Erasmus’ first year in charge is an even better example - the coach selected a slightly weakened team so that he’d have a fresh combination facing the All Blacks in Wellington a week later. It backfired in the sense that the Boks lost that 2018 game 23-18 at Brisbane’s Lang Park, but it arguably worked in that a week later the Boks experienced a breakthrough moment with a rare win on New Zealand soil. Both the coaches and the players saw that epic win over the All Blacks as a seminal moment in the development of the team that won the World Cup the following year.

WARY OF WALLABY DESPERATION

It certainly gave them confidence, and perhaps it was a loss of confidence as much as complacency that cost the Boks in Adelaide a year later. That was a game that did not come in the buildup to a showdown with New Zealand - the All Blacks had already come to South Africa for two games, with the second of them being the deflating defeat in Johannesburg that counter-balanced the excellent win in Nelspruit the week before.
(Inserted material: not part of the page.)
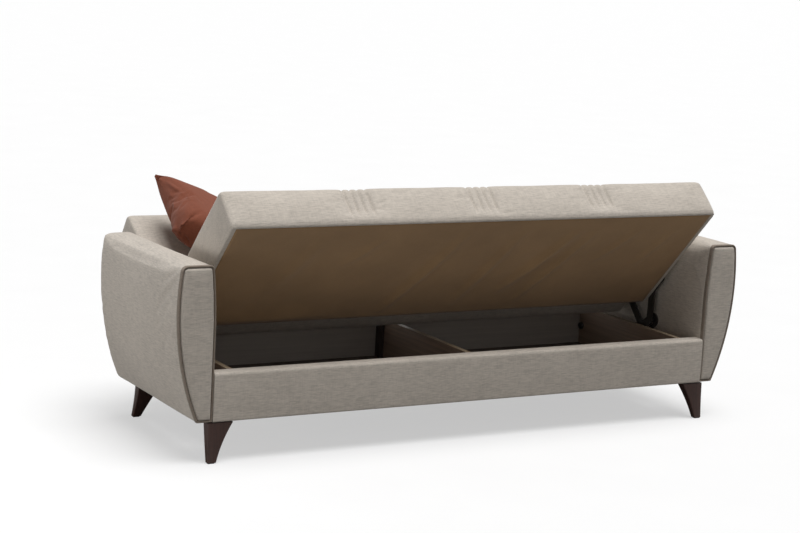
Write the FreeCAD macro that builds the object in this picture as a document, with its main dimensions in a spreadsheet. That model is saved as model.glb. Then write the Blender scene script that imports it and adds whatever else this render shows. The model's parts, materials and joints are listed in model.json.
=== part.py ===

Confidence is something the Boks should have plenty of after winning a successive World Cup, but Reinach doesn’t believe that will lead to any complacency against the Wallabies. And the reason for that is that many of the South African players have their own strong recollections of what desperation can do, as it arguably did on that turnaround day in Wellington six years ago.

“Australia are low in the rankings but there was a time when we weren’t that good in the rankings and things weren’t that positive,” said the scrumhalf.

“That made us more and more desperate every time and we know that is where the Australians are now. They will be desperate to win. You can’t know exactly how desperate and how an opposing team will pitch but it is important for us to be prepared for whatever is thrown at us and we have done our homework on the Wallabies and know where their strengths and weaknesses lie.”